The commission, a part of the Permanent Court of Arbitration based in The Hague, also said that Eritrea was liable to pay an as-yet undetermined amount of reparation of the damages caused as a result, but it also placed responsibility in Ethiopian hands.

The May 1998 attack by Eritrea sparked a bloody border war between the two Horn of Africa neighbors that lasted four years and left some 80,000 people dead.

Amid growing fears of a new border conflict and anger over Eritrea's expulsion of North American and European peacekeepers with the UN mission that monitors the frontier, Ethiopia said on Wednesday that the commission's main ruling proved Eritrean perfidy.

"These awards are of monumental significance in exposing Eritrea as the aggressor and the belligerent nature of the regime in the current impasse in the peace process," Ethiopia's foreign ministry said.

Eritrea had argued that the attack on Badme - which remains at the center of the tensions because Addis Ababa has rejected a binding 2002 border demarcation that awards it to Asmara - was self defense, since the town and others in the remote region are inside its territory according to disputed colonial-era maps.

The commission rejected that argument and also held Eritrea liable for damages caused by unlawful killings of civilians, looting and property destruction in the border region during the conflict.

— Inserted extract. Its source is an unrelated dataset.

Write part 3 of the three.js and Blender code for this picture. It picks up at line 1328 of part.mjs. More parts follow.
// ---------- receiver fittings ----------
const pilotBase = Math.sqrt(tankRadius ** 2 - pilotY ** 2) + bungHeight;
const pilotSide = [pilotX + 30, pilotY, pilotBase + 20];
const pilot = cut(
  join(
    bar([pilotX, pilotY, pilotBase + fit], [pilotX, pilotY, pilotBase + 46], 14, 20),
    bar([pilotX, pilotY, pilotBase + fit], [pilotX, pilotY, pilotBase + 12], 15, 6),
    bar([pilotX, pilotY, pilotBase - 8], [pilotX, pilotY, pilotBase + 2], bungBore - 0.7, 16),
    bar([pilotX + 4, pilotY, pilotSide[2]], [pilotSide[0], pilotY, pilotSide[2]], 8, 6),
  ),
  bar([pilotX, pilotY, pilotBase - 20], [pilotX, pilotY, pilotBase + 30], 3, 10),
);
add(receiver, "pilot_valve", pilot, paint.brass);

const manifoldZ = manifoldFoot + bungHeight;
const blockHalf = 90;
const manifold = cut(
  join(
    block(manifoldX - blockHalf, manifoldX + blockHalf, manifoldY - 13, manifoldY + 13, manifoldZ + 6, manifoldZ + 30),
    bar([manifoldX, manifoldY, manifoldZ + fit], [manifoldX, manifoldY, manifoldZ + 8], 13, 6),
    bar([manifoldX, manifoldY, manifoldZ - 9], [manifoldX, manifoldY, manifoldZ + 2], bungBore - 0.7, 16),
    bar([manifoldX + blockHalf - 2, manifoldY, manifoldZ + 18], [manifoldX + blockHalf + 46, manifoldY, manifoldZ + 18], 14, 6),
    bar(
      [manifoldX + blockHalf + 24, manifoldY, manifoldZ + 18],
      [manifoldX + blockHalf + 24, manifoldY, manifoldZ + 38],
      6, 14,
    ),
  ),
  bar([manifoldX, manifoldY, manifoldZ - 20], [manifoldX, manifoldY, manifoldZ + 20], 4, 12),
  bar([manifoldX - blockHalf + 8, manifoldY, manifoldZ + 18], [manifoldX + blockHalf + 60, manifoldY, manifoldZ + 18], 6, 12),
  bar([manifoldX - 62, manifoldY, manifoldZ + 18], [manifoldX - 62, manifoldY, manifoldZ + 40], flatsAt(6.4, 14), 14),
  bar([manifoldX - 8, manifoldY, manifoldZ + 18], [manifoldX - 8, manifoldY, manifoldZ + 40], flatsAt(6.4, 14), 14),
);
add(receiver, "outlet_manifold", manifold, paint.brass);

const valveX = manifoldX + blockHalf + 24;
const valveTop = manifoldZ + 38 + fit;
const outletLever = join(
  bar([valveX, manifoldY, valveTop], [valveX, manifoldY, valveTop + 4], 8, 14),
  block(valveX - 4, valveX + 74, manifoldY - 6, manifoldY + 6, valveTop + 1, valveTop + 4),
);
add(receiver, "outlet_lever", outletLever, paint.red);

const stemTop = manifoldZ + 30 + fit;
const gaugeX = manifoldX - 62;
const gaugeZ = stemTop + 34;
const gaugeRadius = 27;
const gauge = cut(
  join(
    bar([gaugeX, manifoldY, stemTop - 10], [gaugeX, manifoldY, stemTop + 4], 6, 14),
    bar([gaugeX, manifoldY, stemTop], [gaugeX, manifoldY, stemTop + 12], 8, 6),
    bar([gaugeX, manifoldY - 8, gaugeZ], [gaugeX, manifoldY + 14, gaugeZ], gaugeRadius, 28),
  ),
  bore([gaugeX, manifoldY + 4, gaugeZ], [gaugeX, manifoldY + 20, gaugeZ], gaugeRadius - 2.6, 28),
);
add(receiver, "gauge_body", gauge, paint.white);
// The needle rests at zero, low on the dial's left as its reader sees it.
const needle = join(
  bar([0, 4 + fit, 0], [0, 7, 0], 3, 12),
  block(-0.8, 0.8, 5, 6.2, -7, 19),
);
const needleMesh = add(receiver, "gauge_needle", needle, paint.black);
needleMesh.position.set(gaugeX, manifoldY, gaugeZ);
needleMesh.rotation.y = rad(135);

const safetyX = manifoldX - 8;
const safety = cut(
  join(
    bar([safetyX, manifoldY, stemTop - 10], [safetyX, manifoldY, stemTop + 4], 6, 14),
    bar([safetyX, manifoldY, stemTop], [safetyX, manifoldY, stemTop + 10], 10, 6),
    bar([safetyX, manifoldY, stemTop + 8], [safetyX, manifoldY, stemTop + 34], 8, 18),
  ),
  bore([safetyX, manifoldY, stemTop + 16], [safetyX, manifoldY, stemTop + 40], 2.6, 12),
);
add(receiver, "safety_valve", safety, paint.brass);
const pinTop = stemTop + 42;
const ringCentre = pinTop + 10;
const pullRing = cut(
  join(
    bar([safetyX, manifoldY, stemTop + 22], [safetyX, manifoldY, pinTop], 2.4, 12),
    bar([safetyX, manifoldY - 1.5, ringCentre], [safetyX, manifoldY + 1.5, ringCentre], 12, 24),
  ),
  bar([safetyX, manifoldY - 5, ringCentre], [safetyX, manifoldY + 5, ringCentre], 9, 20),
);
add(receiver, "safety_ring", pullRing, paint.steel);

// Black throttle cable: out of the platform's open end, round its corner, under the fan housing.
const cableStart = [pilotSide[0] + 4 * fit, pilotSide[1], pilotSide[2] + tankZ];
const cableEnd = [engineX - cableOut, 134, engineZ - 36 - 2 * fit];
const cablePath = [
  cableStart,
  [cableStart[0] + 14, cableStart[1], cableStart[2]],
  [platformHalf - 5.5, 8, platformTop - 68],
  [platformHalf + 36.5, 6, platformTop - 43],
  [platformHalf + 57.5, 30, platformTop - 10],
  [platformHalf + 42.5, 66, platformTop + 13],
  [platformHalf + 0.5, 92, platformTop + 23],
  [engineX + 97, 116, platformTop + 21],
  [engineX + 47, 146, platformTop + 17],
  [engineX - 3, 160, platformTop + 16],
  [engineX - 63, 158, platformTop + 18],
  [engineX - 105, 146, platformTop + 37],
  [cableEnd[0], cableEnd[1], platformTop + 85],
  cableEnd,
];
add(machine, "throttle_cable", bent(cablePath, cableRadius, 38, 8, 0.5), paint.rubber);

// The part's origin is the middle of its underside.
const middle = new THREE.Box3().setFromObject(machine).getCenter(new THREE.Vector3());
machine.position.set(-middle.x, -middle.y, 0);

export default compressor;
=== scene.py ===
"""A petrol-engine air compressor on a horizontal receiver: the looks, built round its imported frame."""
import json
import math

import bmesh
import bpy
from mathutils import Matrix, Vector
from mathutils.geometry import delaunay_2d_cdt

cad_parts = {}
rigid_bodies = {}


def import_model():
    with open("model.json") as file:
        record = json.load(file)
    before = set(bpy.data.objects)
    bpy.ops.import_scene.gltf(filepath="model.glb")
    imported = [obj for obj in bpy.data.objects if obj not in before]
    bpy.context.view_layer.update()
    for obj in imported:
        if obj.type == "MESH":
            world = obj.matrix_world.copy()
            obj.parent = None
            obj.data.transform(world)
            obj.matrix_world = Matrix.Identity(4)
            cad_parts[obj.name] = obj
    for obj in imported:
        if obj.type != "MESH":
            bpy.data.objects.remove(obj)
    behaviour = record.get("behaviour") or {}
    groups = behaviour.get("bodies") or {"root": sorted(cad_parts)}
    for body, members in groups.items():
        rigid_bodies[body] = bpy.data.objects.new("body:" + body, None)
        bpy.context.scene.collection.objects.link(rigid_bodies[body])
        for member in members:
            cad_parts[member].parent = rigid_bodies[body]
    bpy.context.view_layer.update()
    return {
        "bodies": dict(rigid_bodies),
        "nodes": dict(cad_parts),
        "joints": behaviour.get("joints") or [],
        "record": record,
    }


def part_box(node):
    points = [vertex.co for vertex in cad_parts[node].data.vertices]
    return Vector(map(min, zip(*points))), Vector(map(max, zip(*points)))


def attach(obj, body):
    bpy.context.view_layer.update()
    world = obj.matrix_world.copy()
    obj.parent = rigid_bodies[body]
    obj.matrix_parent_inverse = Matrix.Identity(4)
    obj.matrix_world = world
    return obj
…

All these decisions were trumpeted by the Ethiopian authorities while Asmara chose to ignore the commission's main finding that it acted unlawfully in starting the 1998-2002 conflict. Instead it focused on several minor decisions awarding reparations to Eritrea for Ethiopian mistreatment of civilians, property damage and violations of diplomatic protocol.

"Ethiopia is liable for multiple violations of international law," the Eritrean ministry said in a statement.

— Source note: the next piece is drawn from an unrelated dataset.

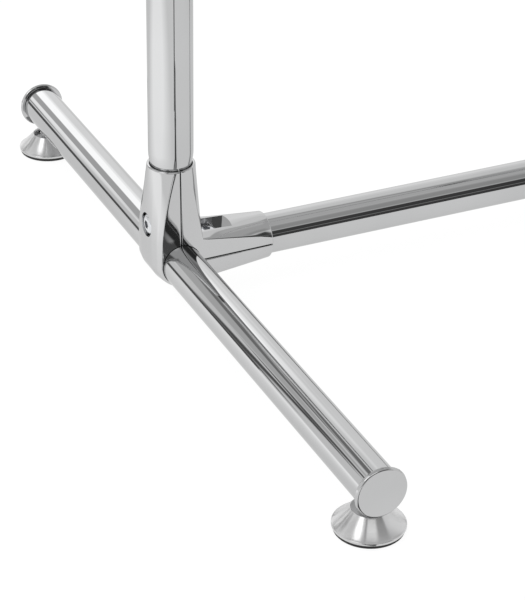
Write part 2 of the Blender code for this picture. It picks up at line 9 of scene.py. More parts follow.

The rulings of the EECC were released amid rising fears of a resumption in hostilities, with the United Nations reporting troop movements on both sides of the border, which it says is "tense and potentially volatile".

Eritrea has warned repeatedly that new conflict is looming because Ethiopia has refused to accept the Badme border demarcation that emanated from a 2000 peace deal and has angrily accused world powers of ignoring Addis Ababa's non-compliance.

In December 2000 Ethiopia and Eritrea signed a peace deal in Algiers creating a border commission to decide on the demarcation of the frontier and a claims commission to rule on claims and damages brought by both countries.

In recent months Asmara has demonstrated that displeasure by ramping up restrictions on the UN Mission in Ethiopia and Eritrea, which monitors the 1,000 kilometer (620-mile) frontier, culminating with its expulsion of US, Canadian, European and Russian peacekeepers last week.